* [Given request]:
Copy out the complete listing, word for word.

* [Source material]:
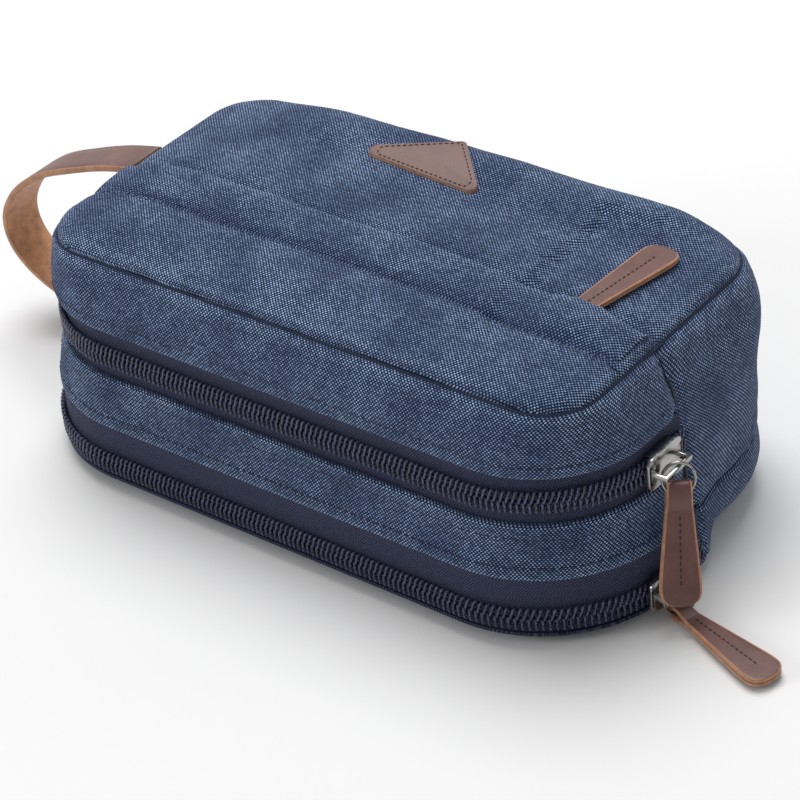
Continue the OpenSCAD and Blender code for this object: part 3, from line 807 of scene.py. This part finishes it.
def build_walls(skin):
    rear = wall_panel(skin, "rear_gusset_canvas", DIVIDER_Z + 0.3, SEAM_Z, 1)
    finish_canvas(rear, "case", "rear_gusset", foam_backed=True)
    low = wall_panel(skin, "rear_base_band_canvas", 3.6, DIVIDER_Z - 0.3, 1)
    finish_canvas(low, "case", "rear_base_band")
    band = wall_panel(skin, "middle_band_canvas", DIVIDER_Z + 0.3, BAND_EDGE, -1, low_hem=True, high_hem=True)
    finish_canvas(band, "case", "middle_band", foam_backed=True)
    stitch_canvas("band_top_stitches", band, front_line(skin, BAND_EDGE - HEM_STITCH), "case")
    stitch_canvas("band_low_stitches", band, front_line(skin, DIVIDER_Z + 0.3 + HEM_STITCH), "case")
    lid = wall_panel(skin, "lid_gusset_canvas", LID_EDGE, SEAM_Z, -1, low_hem=True)
    finish_canvas(lid, LID_FOLD, "lid_front_gusset", "side_folds", foam_backed=True)
    stitch_canvas("lid_edge_stitches", lid, front_line(skin, LID_EDGE + HEM_STITCH), LID_FOLD)


def top_grid(skin):
    """The crowned top as a fine grid of rings, dipped at its edge, at the fly's seam and behind the fly."""
    end = COARSE_TOP[-1]
    insets = np.array([*EDGE_STEPS[:-1], *np.arange(6, end - 1, 2.0), end - 0.6])
    grid = skin.top(FINE_P, insets)
    normals = grid_normals(grid)
    normals[normals[..., 2] < 0] *= -1
    normals = towards_seam(normals, insets)
    grid = wrinkle(grid, normals, ease(insets / 10))
    y = grid[..., 1].copy()
    grid = grid - normals * (SEAM_DEPTH * dip(insets, SEAM_W))[:, None, None]
    grid[..., 2] -= 1.5 * dip(y - FLY_SEAM_Y, 2.6) + 2.2 * dip(y - FLY_EDGE_Y - 1.5, 9.0) * (y > FLY_EDGE_Y)
    return grid


def flat_places(grid):
    """Each point's place in the flat cloth: its outer rings are laid out flat at their true distances."""
    flat = grid[..., :2].copy()
    for row in range(len(EDGE_STEPS) - 1, -1, -1):
        step = grid[row] - grid[row + 1]
        flat[row] = flat[row + 1] + unit(step[:, :2]) * np.linalg.norm(step, axis=1, keepdims=True)
    return flat


def top_z(tree, x, y):
    """Height of the top canvas at a place, in millimetres."""
    hit = tree.ray_cast(Vector((x * MM, y * MM, 0.2)), Vector((0, 0, -1)))
    return hit[0].z / MM if hit[0] else SEAM_Z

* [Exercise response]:
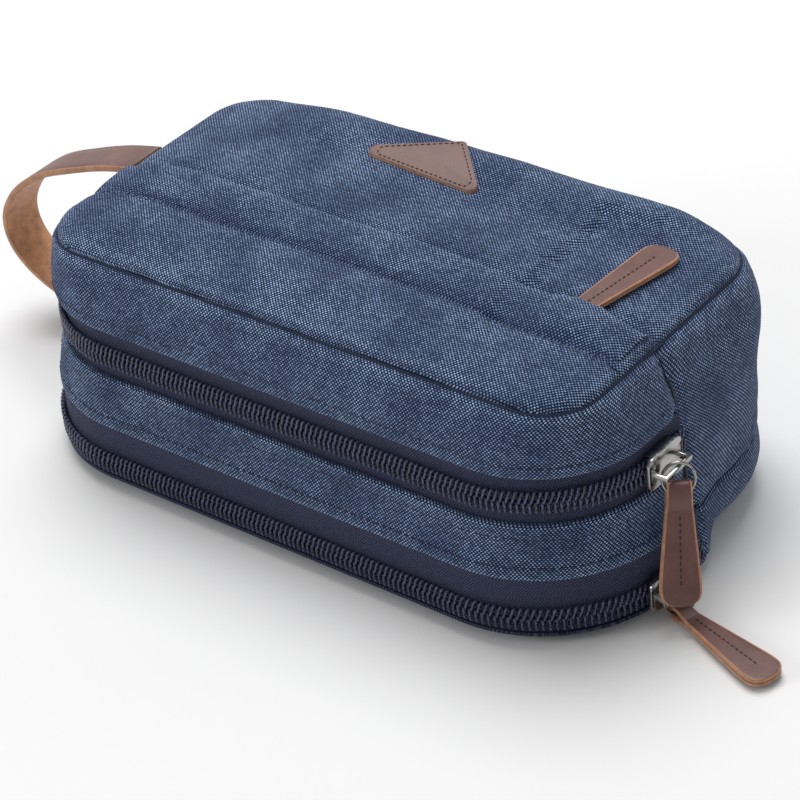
Continue the OpenSCAD and Blender code for this object: part 3, from line 807 of scene.py. This part finishes it.
def build_walls(skin):
    rear = wall_panel(skin, "rear_gusset_canvas", DIVIDER_Z + 0.3, SEAM_Z, 1)
    finish_canvas(rear, "case", "rear_gusset", foam_backed=True)
    low = wall_panel(skin, "rear_base_band_canvas", 3.6, DIVIDER_Z - 0.3, 1)
    finish_canvas(low, "case", "rear_base_band")
    band = wall_panel(skin, "middle_band_canvas", DIVIDER_Z + 0.3, BAND_EDGE, -1, low_hem=True, high_hem=True)
    finish_canvas(band, "case", "middle_band", foam_backed=True)
    stitch_canvas("band_top_stitches", band, front_line(skin, BAND_EDGE - HEM_STITCH), "case")
    stitch_canvas("band_low_stitches", band, front_line(skin, DIVIDER_Z + 0.3 + HEM_STITCH), "case")
    lid = wall_panel(skin, "lid_gusset_canvas", LID_EDGE, SEAM_Z, -1, low_hem=True)
    finish_canvas(lid, LID_FOLD, "lid_front_gusset", "side_folds", foam_backed=True)
    stitch_canvas("lid_edge_stitches", lid, front_line(skin, LID_EDGE + HEM_STITCH), LID_FOLD)


def top_grid(skin):
    """The crowned top as a fine grid of rings, dipped at its edge, at the fly's seam and behind the fly."""
    end = COARSE_TOP[-1]
    insets = np.array([*EDGE_STEPS[:-1], *np.arange(6, end - 1, 2.0), end - 0.6])
    grid = skin.top(FINE_P, insets)
    normals = grid_normals(grid)
    normals[normals[..., 2] < 0] *= -1
    normals = towards_seam(normals, insets)
    grid = wrinkle(grid, normals, ease(insets / 10))
    y = grid[..., 1].copy()
    grid = grid - normals * (SEAM_DEPTH * dip(insets, SEAM_W))[:, None, None]
    grid[..., 2] -= 1.5 * dip(y - FLY_SEAM_Y, 2.6) + 2.2 * dip(y - FLY_EDGE_Y - 1.5, 9.0) * (y > FLY_EDGE_Y)
    return grid


def flat_places(grid):
    """Each point's place in the flat cloth: its outer rings are laid out flat at their true distances."""
    flat = grid[..., :2].copy()
    for row in range(len(EDGE_STEPS) - 1, -1, -1):
        step = grid[row] - grid[row + 1]
        flat[row] = flat[row + 1] + unit(step[:, :2]) * np.linalg.norm(step, axis=1, keepdims=True)
    return flat


def top_z(tree, x, y):
    """Height of the top canvas at a place, in millimetres."""
    hit = tree.ray_cast(Vector((x * MM, y * MM, 0.2)), Vector((0, 0, -1)))
    return hit[0].z / MM if hit[0] else SEAM_Z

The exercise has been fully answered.